EXERCISE DIRECTIONS: Copy, character for character, the lines running from the one with "The three.js and Blender code for this object continues." to the one with "GLOSSY_SKY_SHARE = 0.45", ends included. Leave out every other line.

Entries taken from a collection
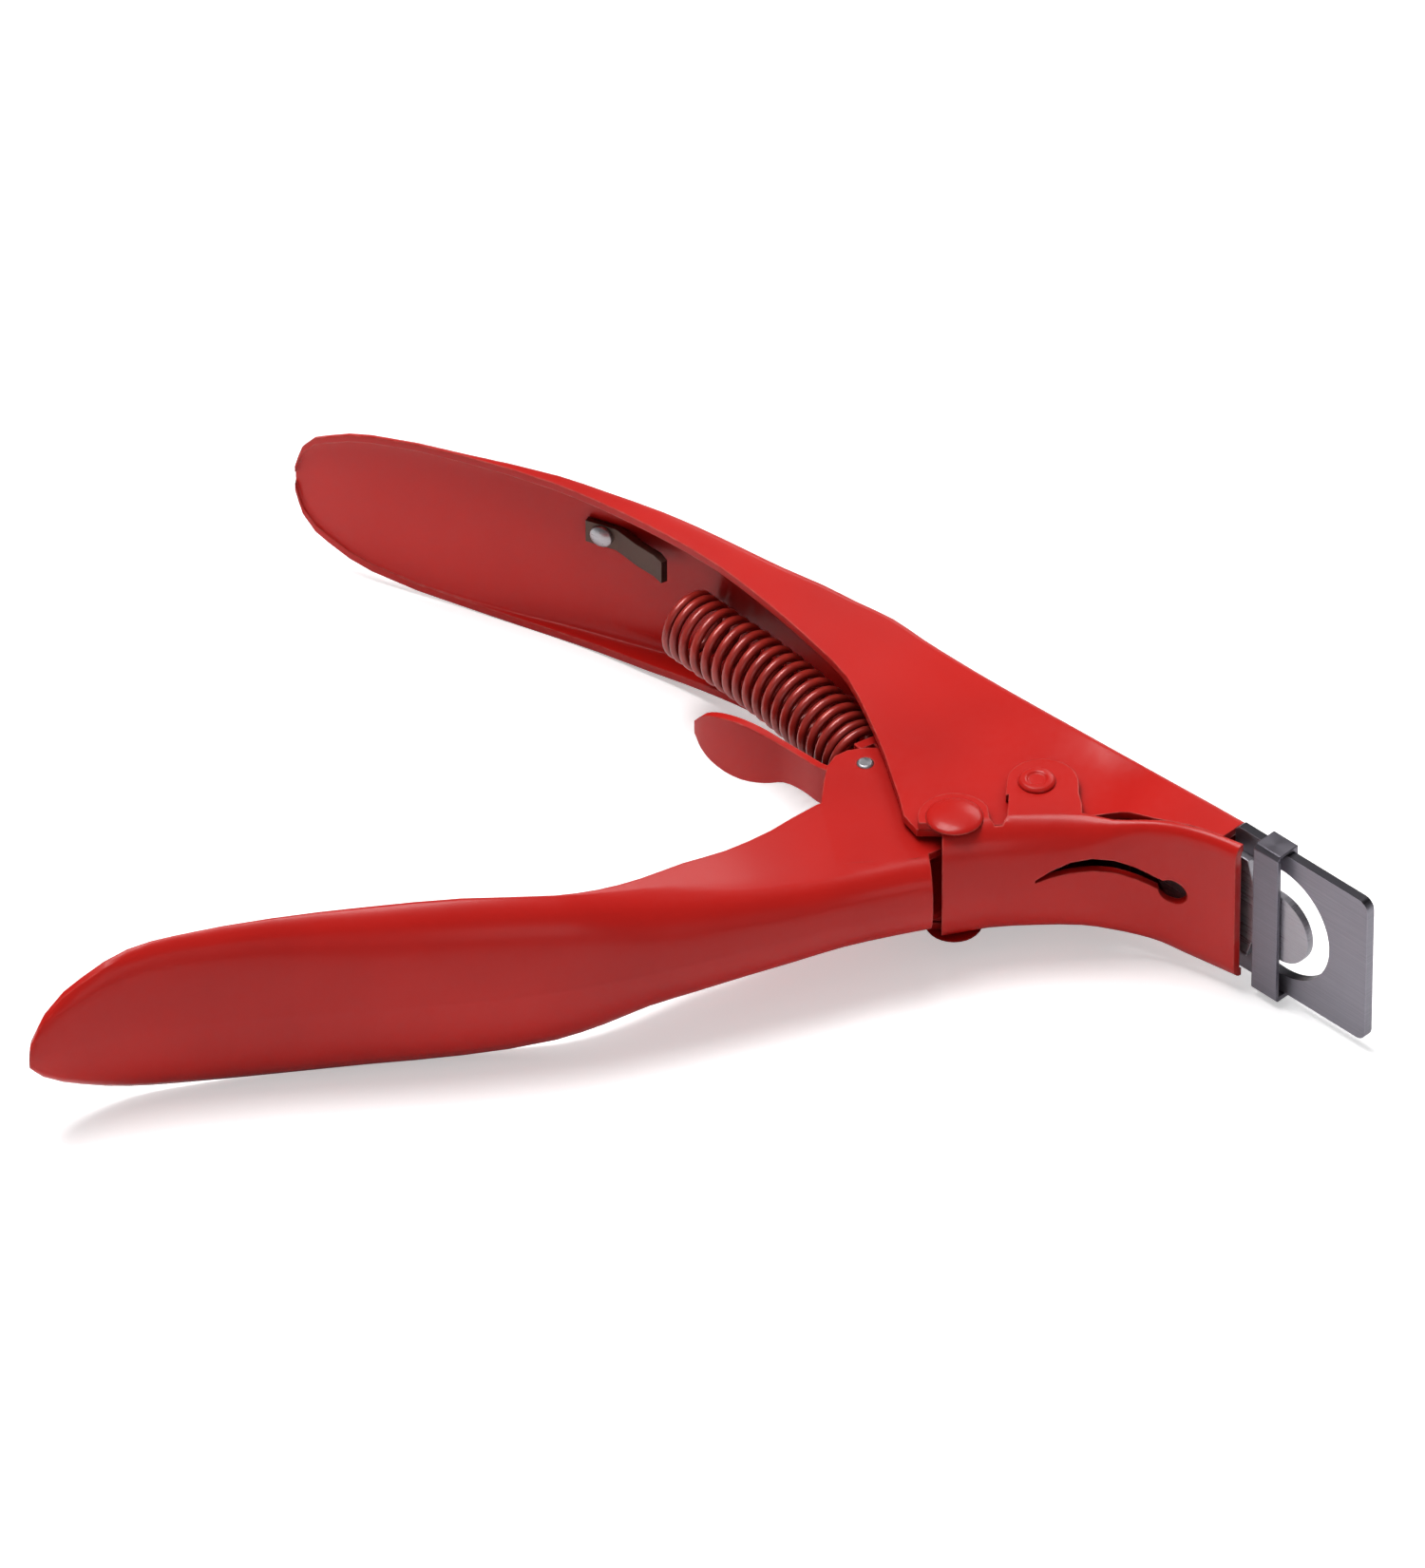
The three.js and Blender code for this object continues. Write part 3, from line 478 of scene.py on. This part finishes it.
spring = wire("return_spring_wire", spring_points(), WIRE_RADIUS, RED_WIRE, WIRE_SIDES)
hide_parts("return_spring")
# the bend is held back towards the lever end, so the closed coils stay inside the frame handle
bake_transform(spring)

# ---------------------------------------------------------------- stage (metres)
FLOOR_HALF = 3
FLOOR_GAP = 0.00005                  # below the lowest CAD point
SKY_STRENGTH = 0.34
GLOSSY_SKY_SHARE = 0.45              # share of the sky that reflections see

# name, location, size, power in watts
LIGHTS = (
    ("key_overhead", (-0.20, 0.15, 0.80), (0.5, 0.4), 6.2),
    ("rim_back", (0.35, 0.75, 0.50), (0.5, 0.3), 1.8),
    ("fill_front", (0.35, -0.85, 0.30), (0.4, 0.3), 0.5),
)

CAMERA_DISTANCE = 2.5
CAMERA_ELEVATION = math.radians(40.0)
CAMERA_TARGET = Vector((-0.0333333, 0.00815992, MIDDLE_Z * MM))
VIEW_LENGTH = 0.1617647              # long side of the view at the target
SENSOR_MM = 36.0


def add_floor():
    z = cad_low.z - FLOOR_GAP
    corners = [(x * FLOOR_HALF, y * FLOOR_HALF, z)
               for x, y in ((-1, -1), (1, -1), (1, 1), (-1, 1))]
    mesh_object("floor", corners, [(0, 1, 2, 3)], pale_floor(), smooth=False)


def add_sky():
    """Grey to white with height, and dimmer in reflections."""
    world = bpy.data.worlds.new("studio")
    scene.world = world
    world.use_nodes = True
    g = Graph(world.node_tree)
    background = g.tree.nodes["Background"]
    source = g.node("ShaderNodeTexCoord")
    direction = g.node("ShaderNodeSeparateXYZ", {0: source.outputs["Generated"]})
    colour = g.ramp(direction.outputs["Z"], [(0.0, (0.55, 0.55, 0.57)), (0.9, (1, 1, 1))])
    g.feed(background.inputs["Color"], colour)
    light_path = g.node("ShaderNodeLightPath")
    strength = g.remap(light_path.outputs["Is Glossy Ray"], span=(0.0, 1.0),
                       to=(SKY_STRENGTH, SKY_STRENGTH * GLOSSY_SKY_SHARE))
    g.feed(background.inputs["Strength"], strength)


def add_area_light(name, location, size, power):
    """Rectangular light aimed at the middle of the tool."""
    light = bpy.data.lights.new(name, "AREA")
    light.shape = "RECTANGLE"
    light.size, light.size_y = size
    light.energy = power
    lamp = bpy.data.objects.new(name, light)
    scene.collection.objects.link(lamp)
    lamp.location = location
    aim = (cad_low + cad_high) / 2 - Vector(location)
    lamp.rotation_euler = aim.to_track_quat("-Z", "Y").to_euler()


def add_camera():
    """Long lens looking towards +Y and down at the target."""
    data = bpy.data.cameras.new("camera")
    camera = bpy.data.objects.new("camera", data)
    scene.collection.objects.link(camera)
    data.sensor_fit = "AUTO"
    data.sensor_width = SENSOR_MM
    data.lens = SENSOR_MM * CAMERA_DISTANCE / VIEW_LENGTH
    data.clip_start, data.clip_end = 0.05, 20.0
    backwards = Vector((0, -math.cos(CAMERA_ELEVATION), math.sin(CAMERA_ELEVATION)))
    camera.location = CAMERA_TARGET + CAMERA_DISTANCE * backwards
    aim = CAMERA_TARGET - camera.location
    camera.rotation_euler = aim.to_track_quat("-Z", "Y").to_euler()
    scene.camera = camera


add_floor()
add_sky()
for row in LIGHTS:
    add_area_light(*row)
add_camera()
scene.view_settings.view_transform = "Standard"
...
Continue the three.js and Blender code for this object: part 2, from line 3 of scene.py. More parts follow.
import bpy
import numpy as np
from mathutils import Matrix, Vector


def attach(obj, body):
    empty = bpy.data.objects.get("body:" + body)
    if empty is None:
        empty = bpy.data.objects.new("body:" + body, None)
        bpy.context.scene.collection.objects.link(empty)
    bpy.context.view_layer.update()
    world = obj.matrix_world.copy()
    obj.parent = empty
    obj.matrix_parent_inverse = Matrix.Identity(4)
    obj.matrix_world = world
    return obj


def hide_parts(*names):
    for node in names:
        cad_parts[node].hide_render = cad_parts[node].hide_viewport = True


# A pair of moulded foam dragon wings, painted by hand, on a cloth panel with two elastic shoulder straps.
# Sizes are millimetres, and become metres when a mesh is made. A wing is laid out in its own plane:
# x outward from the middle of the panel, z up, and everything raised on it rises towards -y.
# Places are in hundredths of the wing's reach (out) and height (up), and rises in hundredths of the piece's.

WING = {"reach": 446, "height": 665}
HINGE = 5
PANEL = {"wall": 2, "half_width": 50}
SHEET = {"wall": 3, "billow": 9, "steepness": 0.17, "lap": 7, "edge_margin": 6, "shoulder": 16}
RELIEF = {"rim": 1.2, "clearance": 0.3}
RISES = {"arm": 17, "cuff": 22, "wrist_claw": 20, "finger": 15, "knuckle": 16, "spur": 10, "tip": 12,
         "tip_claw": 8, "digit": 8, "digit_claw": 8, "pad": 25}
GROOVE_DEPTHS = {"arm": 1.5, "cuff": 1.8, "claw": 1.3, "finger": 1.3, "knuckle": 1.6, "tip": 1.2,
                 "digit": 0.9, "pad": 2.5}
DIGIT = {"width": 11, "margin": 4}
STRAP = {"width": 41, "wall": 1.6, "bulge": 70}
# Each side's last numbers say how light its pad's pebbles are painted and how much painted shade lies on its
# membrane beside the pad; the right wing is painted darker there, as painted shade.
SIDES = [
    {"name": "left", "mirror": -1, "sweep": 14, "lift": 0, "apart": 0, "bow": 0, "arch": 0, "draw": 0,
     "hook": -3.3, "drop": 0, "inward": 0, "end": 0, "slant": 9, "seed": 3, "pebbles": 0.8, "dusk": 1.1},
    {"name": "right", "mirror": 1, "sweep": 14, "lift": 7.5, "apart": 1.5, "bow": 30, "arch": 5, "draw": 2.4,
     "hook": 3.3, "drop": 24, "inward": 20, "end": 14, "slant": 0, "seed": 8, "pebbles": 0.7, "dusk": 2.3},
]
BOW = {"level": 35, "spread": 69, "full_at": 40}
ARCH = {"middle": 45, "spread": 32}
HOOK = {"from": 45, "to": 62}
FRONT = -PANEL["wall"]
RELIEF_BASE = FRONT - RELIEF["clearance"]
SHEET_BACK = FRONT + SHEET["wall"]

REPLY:
The three.js and Blender code for this object continues. Write part 3, from line 478 of scene.py on. This part finishes it.
spring = wire("return_spring_wire", spring_points(), WIRE_RADIUS, RED_WIRE, WIRE_SIDES)
hide_parts("return_spring")
# the bend is held back towards the lever end, so the closed coils stay inside the frame handle
bake_transform(spring)

# ---------------------------------------------------------------- stage (metres)
FLOOR_HALF = 3
FLOOR_GAP = 0.00005                  # below the lowest CAD point
SKY_STRENGTH = 0.34
GLOSSY_SKY_SHARE = 0.45              # share of the sky that reflections see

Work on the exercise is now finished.